> **What you should do**: The lines to extract run from the first line of the entries through the line that contains "tree.nodes.clear()"; reproduce exactly those lines and no others.

[Lines of data]
= = = = =
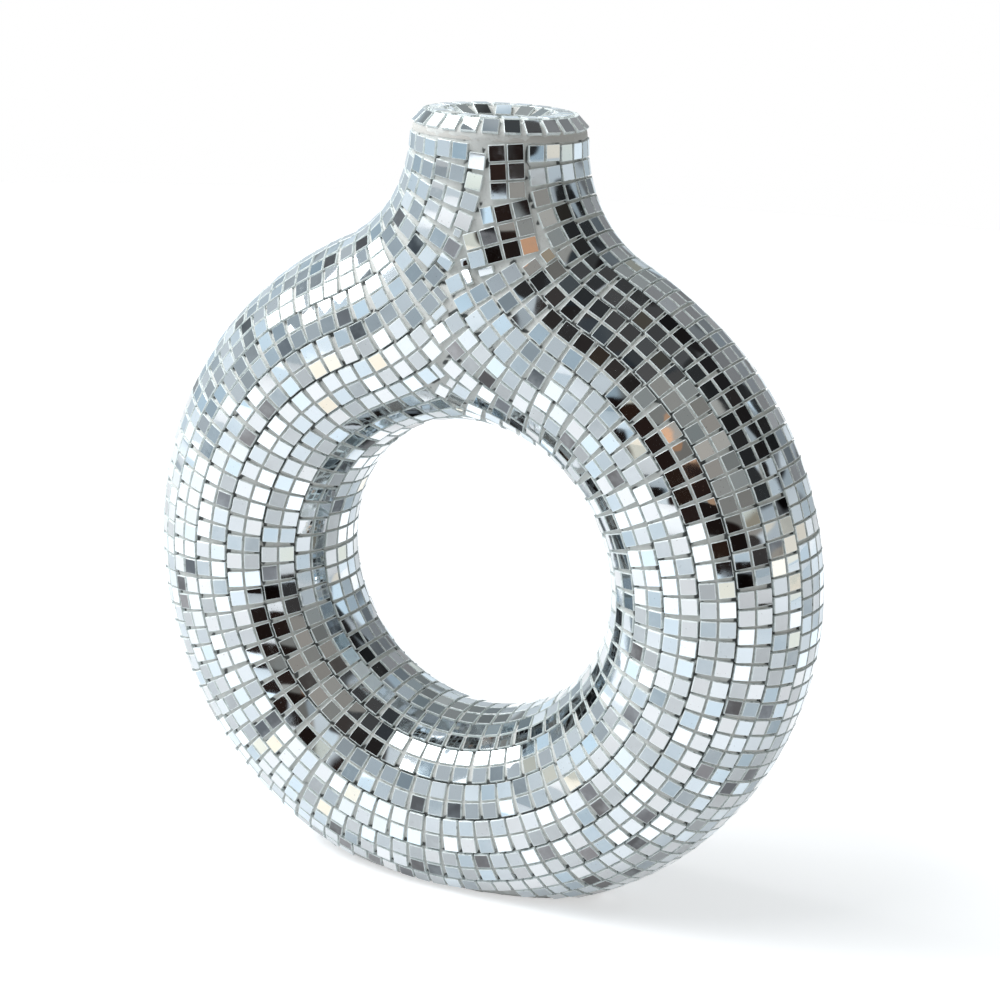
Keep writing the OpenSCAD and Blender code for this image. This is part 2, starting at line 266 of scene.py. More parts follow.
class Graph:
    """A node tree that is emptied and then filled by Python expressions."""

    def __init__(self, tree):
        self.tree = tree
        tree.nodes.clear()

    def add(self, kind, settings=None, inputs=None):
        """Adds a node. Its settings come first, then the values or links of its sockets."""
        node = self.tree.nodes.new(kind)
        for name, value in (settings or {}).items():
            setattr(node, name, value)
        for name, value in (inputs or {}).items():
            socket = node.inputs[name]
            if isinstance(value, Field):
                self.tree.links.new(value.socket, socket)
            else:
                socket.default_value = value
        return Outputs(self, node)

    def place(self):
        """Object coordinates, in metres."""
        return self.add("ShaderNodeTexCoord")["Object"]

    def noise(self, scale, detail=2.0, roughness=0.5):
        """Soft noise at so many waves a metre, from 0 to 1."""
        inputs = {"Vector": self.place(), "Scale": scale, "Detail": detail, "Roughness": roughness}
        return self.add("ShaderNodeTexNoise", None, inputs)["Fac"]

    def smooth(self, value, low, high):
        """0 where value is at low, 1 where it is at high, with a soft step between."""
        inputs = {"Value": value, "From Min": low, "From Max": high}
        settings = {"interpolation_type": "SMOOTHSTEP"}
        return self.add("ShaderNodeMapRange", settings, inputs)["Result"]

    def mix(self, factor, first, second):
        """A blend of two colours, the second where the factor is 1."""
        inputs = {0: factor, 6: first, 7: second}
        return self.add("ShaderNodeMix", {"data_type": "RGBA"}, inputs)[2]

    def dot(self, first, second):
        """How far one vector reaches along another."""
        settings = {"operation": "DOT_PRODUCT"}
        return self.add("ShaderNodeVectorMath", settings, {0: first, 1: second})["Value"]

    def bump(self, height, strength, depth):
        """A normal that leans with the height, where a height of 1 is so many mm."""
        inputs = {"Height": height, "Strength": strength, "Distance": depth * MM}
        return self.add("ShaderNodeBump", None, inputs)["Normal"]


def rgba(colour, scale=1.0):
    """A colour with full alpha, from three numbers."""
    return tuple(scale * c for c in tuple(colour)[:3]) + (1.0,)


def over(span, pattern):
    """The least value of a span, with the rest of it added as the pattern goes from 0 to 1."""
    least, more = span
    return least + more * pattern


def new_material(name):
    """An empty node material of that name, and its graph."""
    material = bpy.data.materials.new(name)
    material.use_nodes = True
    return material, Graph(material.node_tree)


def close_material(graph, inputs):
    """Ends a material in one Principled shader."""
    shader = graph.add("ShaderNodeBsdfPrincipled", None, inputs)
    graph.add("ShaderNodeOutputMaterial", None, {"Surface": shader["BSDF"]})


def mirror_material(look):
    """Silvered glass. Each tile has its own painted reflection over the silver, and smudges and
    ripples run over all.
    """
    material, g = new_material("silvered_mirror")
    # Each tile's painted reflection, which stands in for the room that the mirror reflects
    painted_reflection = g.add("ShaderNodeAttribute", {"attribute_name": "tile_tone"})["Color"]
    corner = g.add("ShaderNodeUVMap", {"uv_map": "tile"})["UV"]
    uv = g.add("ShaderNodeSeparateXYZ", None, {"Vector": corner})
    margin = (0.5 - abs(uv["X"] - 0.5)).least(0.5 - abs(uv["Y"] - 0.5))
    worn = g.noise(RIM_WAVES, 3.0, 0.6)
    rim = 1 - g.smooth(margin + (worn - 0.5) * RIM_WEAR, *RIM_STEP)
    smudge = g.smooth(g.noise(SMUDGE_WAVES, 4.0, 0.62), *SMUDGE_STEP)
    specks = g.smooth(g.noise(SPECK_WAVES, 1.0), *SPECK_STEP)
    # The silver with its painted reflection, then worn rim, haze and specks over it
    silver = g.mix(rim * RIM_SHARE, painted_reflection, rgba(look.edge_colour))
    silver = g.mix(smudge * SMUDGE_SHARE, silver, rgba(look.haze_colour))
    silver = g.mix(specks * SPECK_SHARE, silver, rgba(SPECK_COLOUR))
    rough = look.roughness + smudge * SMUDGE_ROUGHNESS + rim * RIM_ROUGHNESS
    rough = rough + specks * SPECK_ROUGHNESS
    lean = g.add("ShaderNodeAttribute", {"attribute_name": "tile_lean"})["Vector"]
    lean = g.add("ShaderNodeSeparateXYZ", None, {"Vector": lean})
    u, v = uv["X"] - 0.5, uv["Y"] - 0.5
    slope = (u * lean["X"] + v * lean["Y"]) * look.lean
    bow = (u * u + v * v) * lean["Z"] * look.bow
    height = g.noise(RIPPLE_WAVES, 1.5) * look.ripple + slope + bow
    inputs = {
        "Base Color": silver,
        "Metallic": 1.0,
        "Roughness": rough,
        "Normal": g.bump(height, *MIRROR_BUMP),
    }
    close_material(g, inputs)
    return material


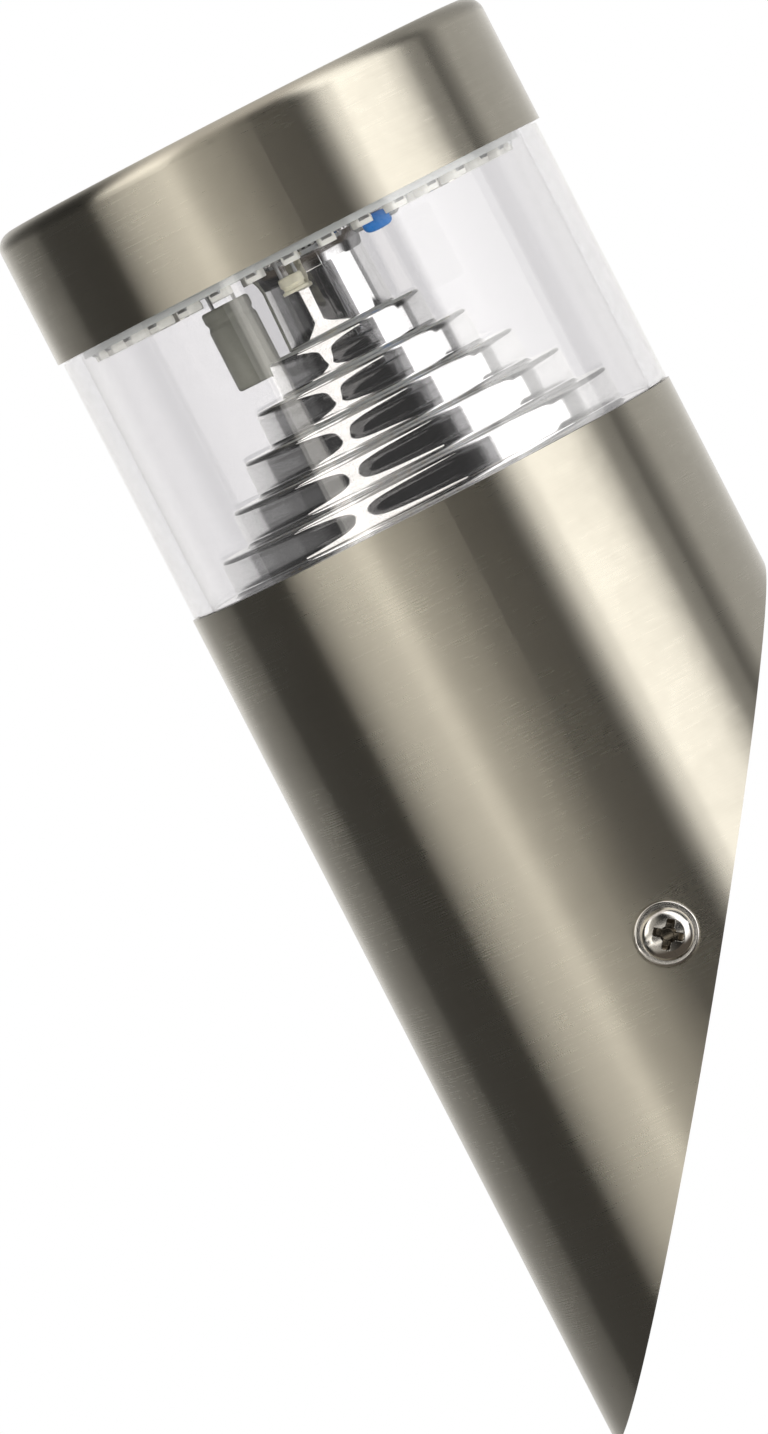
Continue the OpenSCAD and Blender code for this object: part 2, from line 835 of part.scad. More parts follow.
= = = = =
> **Task answer**:
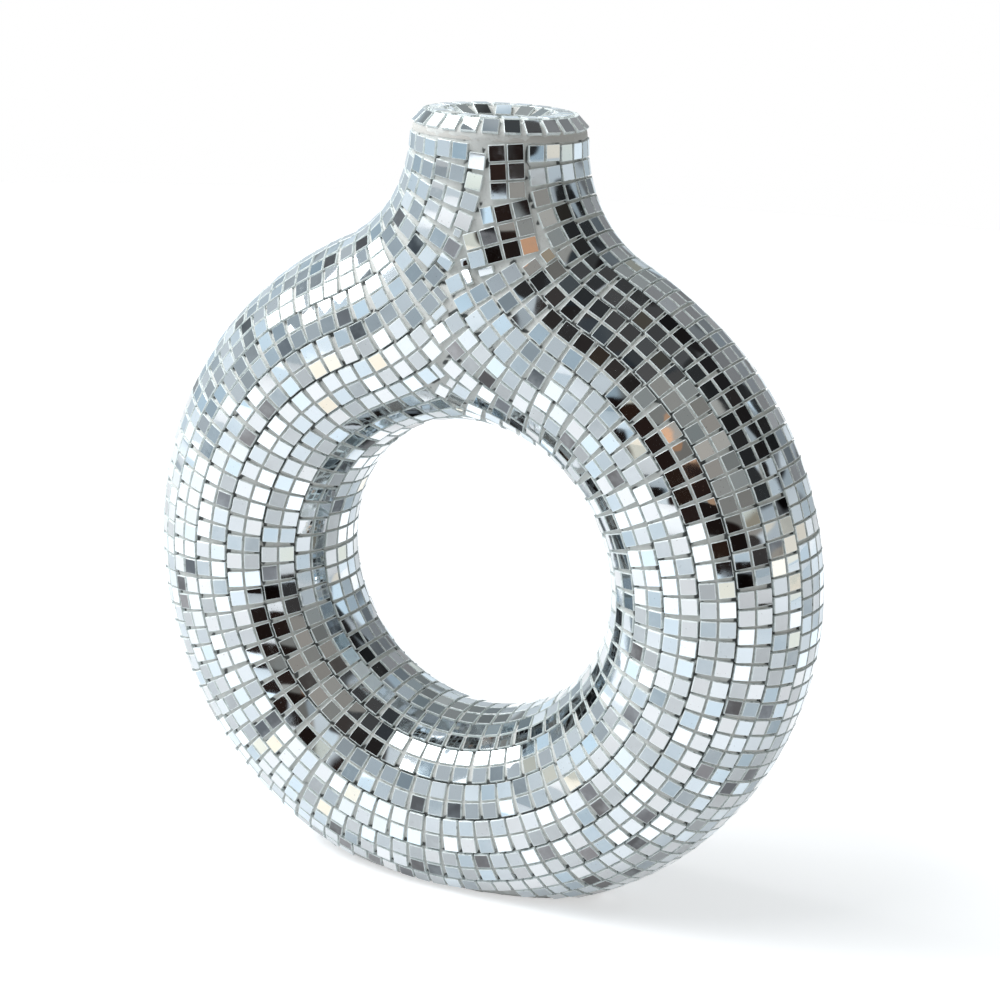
Keep writing the OpenSCAD and Blender code for this image. This is part 2, starting at line 266 of scene.py. More parts follow.
class Graph:
    """A node tree that is emptied and then filled by Python expressions."""

    def __init__(self, tree):
        self.tree = tree
        tree.nodes.clear()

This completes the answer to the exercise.